The room at Greenville Tech was packed. It was a ‘sell-out’ crowd, in that we ran out of free pizza. Glen started the presentation with a quick demonstration of some of the new features in Windows 8. I had seen pictures and reviews of most of them but without having seen it in action, or used it myself, this was a good review.

Glen was demonstrating everything on an older laptop that folds down into a tablet. I had one of these a few years ago and really miss it. It had just enough power to do all my development needs and all kinds of portability. Everything ran smoothly on the older hardware and almost everything was supported. The one feature he discussed but couldn’t demonstrate was improvements of the OS with regards to pen input. Now, when you write on your tablet, you can write just like you would on a piece of paper, with your palm resting on the screen. Even though the screen would normally register that as input, but since the pen is near the screen, the OS knows to disable touch input. I am looking forward to new hardware possibilities that Windows 8 will support.
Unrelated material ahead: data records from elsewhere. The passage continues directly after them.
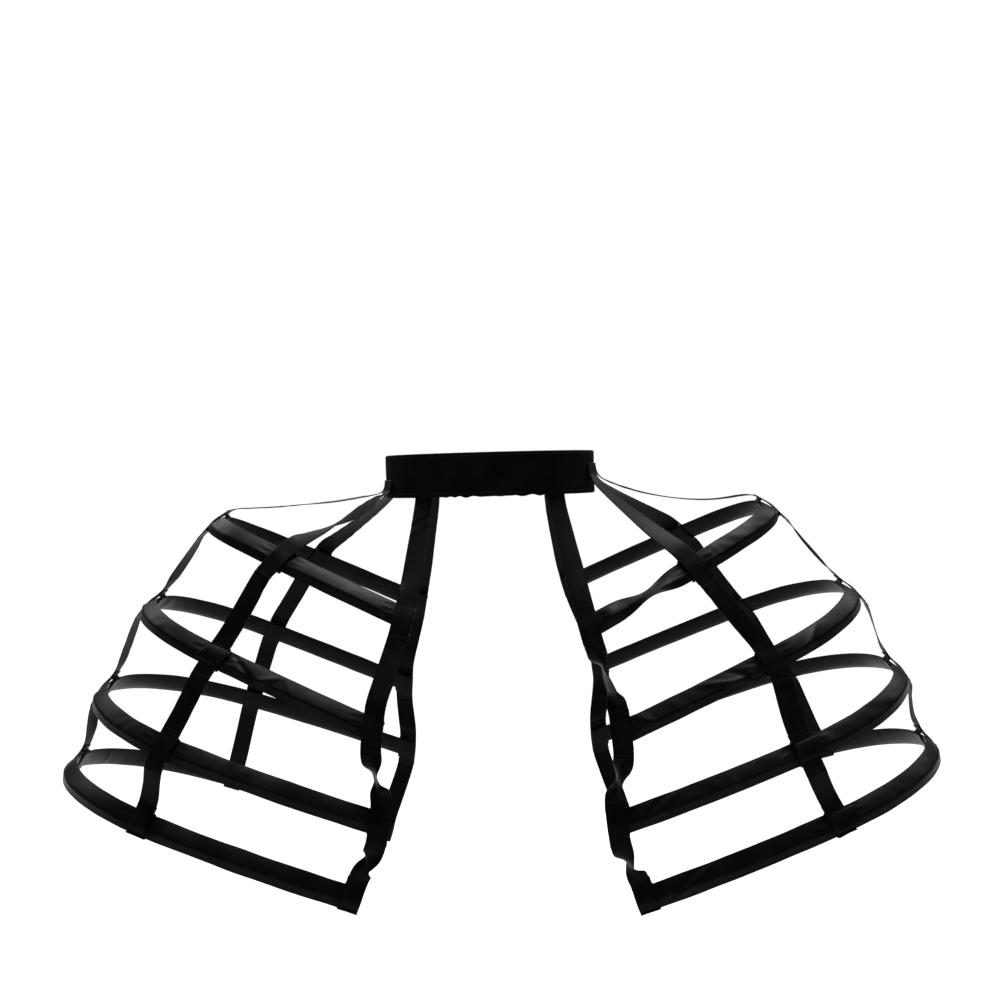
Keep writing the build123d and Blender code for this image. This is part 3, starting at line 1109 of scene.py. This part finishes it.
# a point on the band at an angle round the waist and a height, on its outer or inner face
def bandPoint(angle, height, outside, lift=0.0):
    angle %= 2 * pi
    halfWidth, halfDepth = band["width"] / 2, band["depth"] / 2
    point = Vector((halfWidth * cos(angle), halfDepth * sin(angle), 0))
    out = Vector((cos(angle) / halfWidth, sin(angle) / halfDepth, 0)).normalized()
    top = height / (band["height"] / 2)
    amount = gathered(angle) * smoothStep(0.1, -1, top)
    pace = waistband["pace"]
    folds = roundDrift(angle, pace["folds"], 2) * waistband["gatherDepth"] * amount
    swell = waistband["wave"] * roundDrift(angle, pace["wave"], 4) * (1 - top ** 2)
    swell += waistband["uneven"] * roundDrift(angle, pace["uneven"], 6, height * 40)
    drop = waistband["gatherDrop"] * amount * roundDrift(angle, pace["drop"], 7)
    drop *= smoothStep(-0.5, -1, top)
    point += out * (outside * (band["thick"] / 2 + lift) + folds + swell)
    point.z = height + drop
    return point, out, Vector((0, 0, 1)).cross(out)


def makeWaistband():
    girth = 2 * band["height"] + 2 * band["thick"]
    perimeter = pi * (band["width"] + band["depth"]) / 2 * 1.01

    def place(u, v):
        angle = 2 * pi * u
        face = 1 if v < 0.5 else -1
        height = (1 - 4 * (v if v < 0.5 else 1 - v)) * band["height"] / 2
        rim = min(1, (band["height"] / 2 - abs(height)) / waistband["rim"])
        bulge = sqrt(max(0, 1 - (1 - rim) ** 2))
        return bandPoint(angle, height, face, -band["thick"] / 2 * (1 - bulge))[0]

    counts = (waistband["aroundCount"], waistband["sectionCount"])
    mesh = wrapGrid(*counts, place, (perimeter, girth))
    piece = addPiece("waistband_cloth", mesh, bandFabric)
    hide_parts("waistband")

    def rowAt(height):
        def line(u):
            point, out, across = bandPoint(2 * pi * u, height, 1)
            return point, out, Vector((0, 0, 1))
        return line

    low, high = waistband["seamLow"], waistband["seamHigh"]

    def seamLine(u):
        return bandPoint(radians(waistband["seamAt"]), lerp(low, high, u), 1)

    rows = [stitchRow(rowAt(height), perimeter) for height in waistband["stitchRows"]]
    rows.append(stitchRow(seamLine, high - low))
    stitching = addPiece("waistband_stitching", joinMeshes(rows), threadBlack)


def makeLap():
    middle = radians(lap["at"])
    spread = lap["wide"] / (band["width"] / 2) / 2
    high = band["height"] / 2 - lap["shy"]

    def place(u, v):
        beside = 2 * v - 1
        lift = lap["proud"] + lap["curl"] * beside ** 4
        return bandPoint(middle + beside * spread, lerp(high, -high, u), 1, lift)[0]

    counts = (lap["highCount"], lap["acrossCount"])
    mesh = wrapGrid(*counts, place, (band["height"], lap["wide"]))
    piece = addPiece("waistband_lap", mesh, bandFabric)
    thicken(piece, lap["thick"])

    def seam(angle):
        def line(u):
            height = lerp(-lap["stitchHigh"], lap["stitchHigh"], u) * high
            return bandPoint(angle, height, 1, lap["stitchLift"])
        return line

    edges = [middle - spread * lap["stitchAt"], middle + spread * lap["stitchAt"]]
    rows = [stitchRow(seam(angle), lap["stitchLong"]) for angle in edges]
    stitching = addPiece("waistband_lap_stitching", joinMeshes(rows), threadBlack)


makeWaistband()
makeLap()
print("waistband made")


# floor and light
studio = {
    "floorRadius": 25.0,
    "floorDrop": 1.05,
    "floorColour": (0.86, 0.86, 0.86, 1),
    "keyStrength": 3.7,
    "keyAngle": 22,
    "keyFrom": (0.15, 0.2, 1.0),
    "dimColour": (0.9, 0.92, 0.95, 1),
    "dimStrength": 0.12,
    "seenColour": (1, 1, 1, 1),
    "seenStrength": 1.0,
}

softboxes = [
    {"name": "overhead", "size": 1.6, "power": 26, "from": (0, 0.1, 1.7)},
    {"name": "beside", "size": 1.3, "power": 17, "from": (1.6, 1.2, 1.4)},
    {"name": "beside", "size": 1.3, "power": 17, "from": (-1.6, 1.2, 1.4)},
    {"name": "fill", "size": 1.2, "power": 10, "from": (-0.6, 1.8, 1.2)},
]


def makeFloor():
    mesh = bmesh.new()
    bmesh.ops.create_circle(mesh, cap_ends=True, segments=96, radius=studio["floorRadius"])
    bmesh.ops.translate(mesh, verts=mesh.verts, vec=(0, 0, -studio["floorDrop"]))
    data = bpy.data.meshes.new("floor")
    mesh.to_mesh(data)
    mesh.free()
    floor = bpy.data.objects.new("floor", data)
    scene.collection.objects.link(floor)
    material, tree, shader = newMaterial("pale floor")
    shader.inputs["Base Color"].default_value = studio["floorColour"]
    shader.inputs["Roughness"].default_value = 0.9
    shader.inputs["Specular IOR Level"].default_value = 0.1
    data.materials.append(material)


# a light at a place, turned to the origin and not seen itself
def aimed(name, data, origin):
    light = bpy.data.objects.new(name, data)
    scene.collection.objects.link(light)
    light.location = origin
    light.visible_camera = False
    light.rotation_euler = Vector(origin).to_track_quat("Z", "Y").to_euler()


def makeLights():
    key = bpy.data.lights.new("key", "SUN")
    key.energy = studio["keyStrength"]
    key.angle = radians(studio["keyAngle"])
    aimed("key", key, studio["keyFrom"])
    for box in softboxes:
        light = bpy.data.lights.new(box["name"], "AREA")
        light.size = box["size"]
        light.energy = box["power"]
        aimed(box["name"], light, box["from"])


# a pale surround that the camera sees, dimmer as a light
def makeWorld():
    world = bpy.data.worlds.new("studio")
    scene.world = world
    world.use_nodes = True
    tree = world.node_tree
    dim = tree.nodes["Background"]
    dim.inputs["Color"].default_value = studio["dimColour"]
    dim.inputs["Strength"].default_value = studio["dimStrength"]
    seen = tree.nodes.new("ShaderNodeBackground")
    seen.inputs["Color"].default_value = studio["seenColour"]
    seen.inputs["Strength"].default_value = studio["seenStrength"]
    ray = tree.nodes.new("ShaderNodeLightPath")
    mix = tree.nodes.new("ShaderNodeMixShader")
    link(tree, ray, "Is Camera Ray", mix, "Fac")
    link(tree, dim, "Background", mix, 1)
    link(tree, seen, "Background", mix, 2)
    link(tree, mix, "Shader", tree.nodes["World Output"], "Surface")


makeFloor()
makeLights()
makeWorld()
scene.view_settings.view_transform = "Standard"
print("studio made")
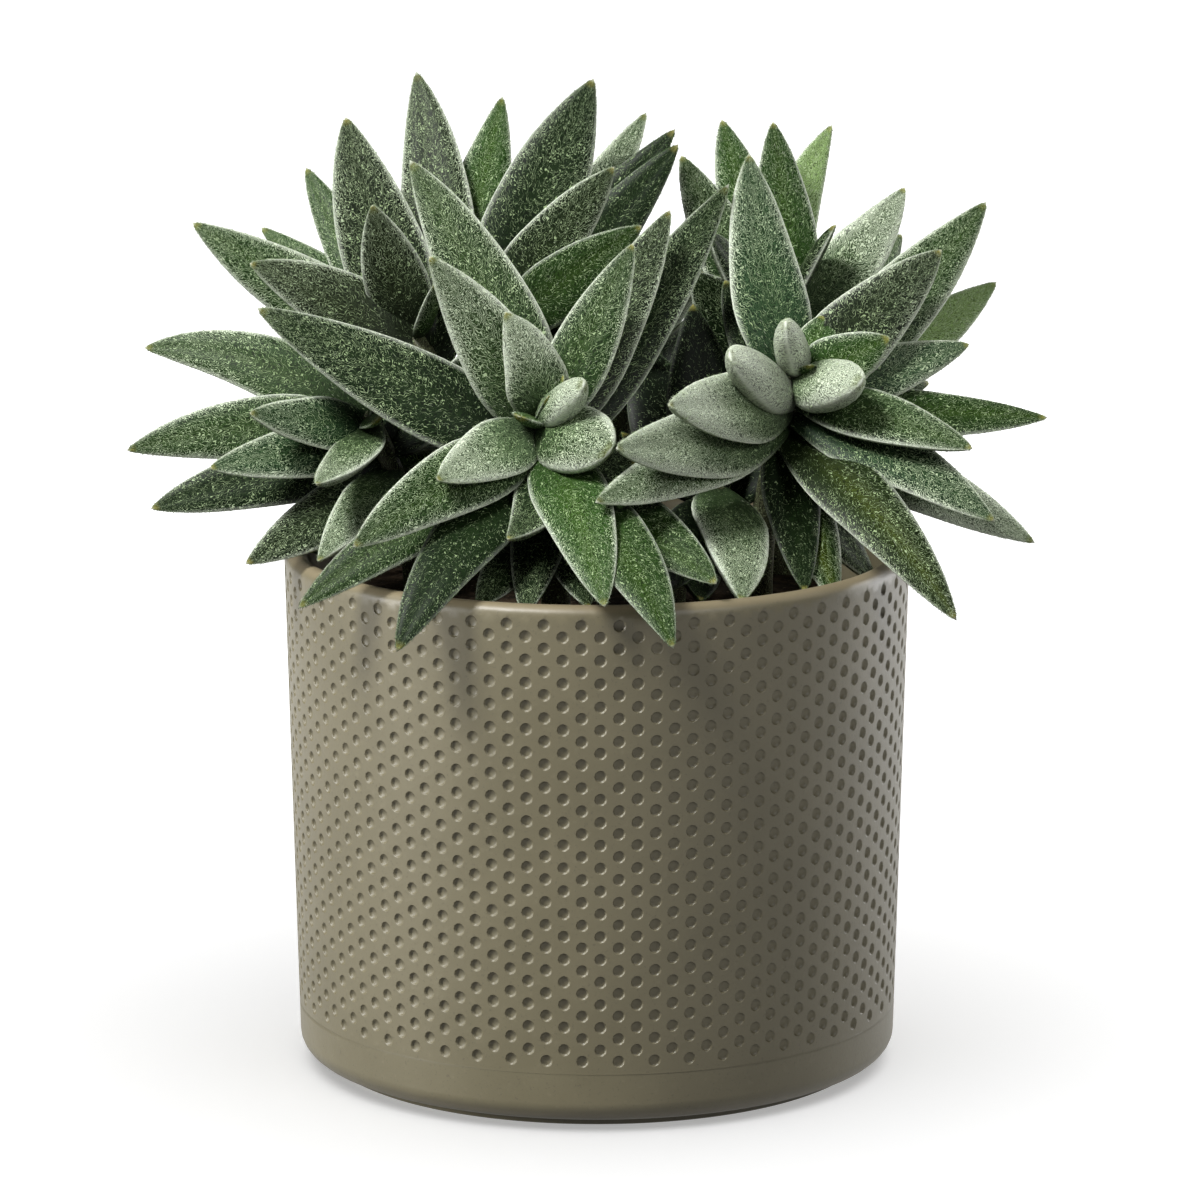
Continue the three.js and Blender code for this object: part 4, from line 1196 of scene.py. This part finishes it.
def paper_finish():
    """Paper: it glows more the further it lies from the pot, from 0.04 m to 0.5 m: painted light,
    with a painted shadow near the pot.
    """
    paper = Finish("paper")
    away = paper.vector("LENGTH", paper.objects_place(), output=1)
    # Painted light and shadow: the glow is dim near the pot and full from half a metre out.
    glow = paper.mix(away.between(0.04, 0.5), GLOW_NEAR, GLOW_FAR)
    glowing = dict(Emission_Color=glow, Emission_Strength=1.0)
    return paper.surface(Base_Color=FLOOR_GREY, Roughness=1.0, **glowing)


floor_points = np.array([[-1, -1, 0], [1, -1, 0], [1, 1, 0], [-1, 1, 0]]) * FLOOR_SIZE / 2
floor = make_piece("floor", floor_points, np.array([[0, 1, 2, 3]]))
floor.data.materials.append(paper_finish())
floor.visible_diffuse = False


# %% Lights
def light_group(name, member, state):
    """The objects a lamp reaches: only the member (INCLUDE) or all but the member (EXCLUDE)."""
    group = bpy.data.collections.new(name)
    group.objects.link(member)
    group.collection_objects[0].light_linking.link_state = state
    return group


floor_only = light_group("floor_only", floor, "INCLUDE")
pot_only = light_group("pot_only", pot, "INCLUDE")
all_but_floor = light_group("all_but_floor", floor, "EXCLUDE")


def lamp(name, place, size, power, aim=(0, 0, 60), tall=None, lights=all_but_floor):
    """A soft rectangular lamp at a place in millimetres that looks at another place."""
    data = bpy.data.lights.new(name, "AREA")
    data.shape = "RECTANGLE"
    data.size = size * MM
    data.size_y = (tall or size) * MM
    data.energy = power
    lamp_object = bpy.data.objects.new(name, data)
    bpy.context.scene.collection.objects.link(lamp_object)
    way = unit(np.array(aim, dtype=float) - place)
    lamp_object.location = np.array(place) * MM
    level = math.hypot(way[0], way[1])
    lamp_object.rotation_euler = (math.atan2(level, -way[2]), 0, math.atan2(-way[0], way[1]))
    lamp_object.light_linking.receiver_collection = lights
    if lights is pot_only:
        lamp_object.light_linking.blocker_collection = lights


lamp("low_left", (-790, -260, 225), 170, 7, lights=pot_only)
lamp("key", (-400, -330, 780), 260, 13.5)
lamp("fill", (420, -560, 480), 300, 2)
lamp("strip_right", (390, 240, 120), 120, 1.8, tall=400)
lamp("over_floor", (0, 0, 900), 1500, 13, aim=(0, 1, 0), lights=floor_only)

world = bpy.data.worlds.new("world")
bpy.context.scene.world = world
world.use_nodes = True
background = world.node_tree.nodes["Background"]
background.inputs["Color"].default_value = (1, 1, 1, 1)
background.inputs["Strength"].default_value = WORLD_STRENGTH
bpy.context.scene.view_settings.view_transform = "Standard"
print("lamps:", len(bpy.data.lights))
After the general Win 8 demonstration, we dove into the code. The application Glen created used HTML5/Javascript as the presentation layer. The similarity between this and a single page web application are no accident. This should make for an easier conversion from single page web apps and keep the presentation layer close for both web and windows. The Windows Phone 8 announcement was that night, so Glen would not comment on the unification desktop platform with the phone. As we all suspected, the announcement confirmed our suspicious, a unified platform for desktop, tablet, and phone. Windows 8 (and Windows Phone 8 we learned after the announcement) is a reset for Microsoft. With HTML5 replacing Silverlight as the go-to web platform, and XML presentation layers still in vogue, Microsoft decided to repurpose XAML as a possible presentation layer for WinRT. The status quo will still work for x86 platforms, but Metro apps will be the only choice for both ARM and x86 devices.

Overall, I really enjoyed Glen’s talk. Despite some hurdles retooling for Metro, Windows 8 offers interesting new user experience options that we are excited about exploring.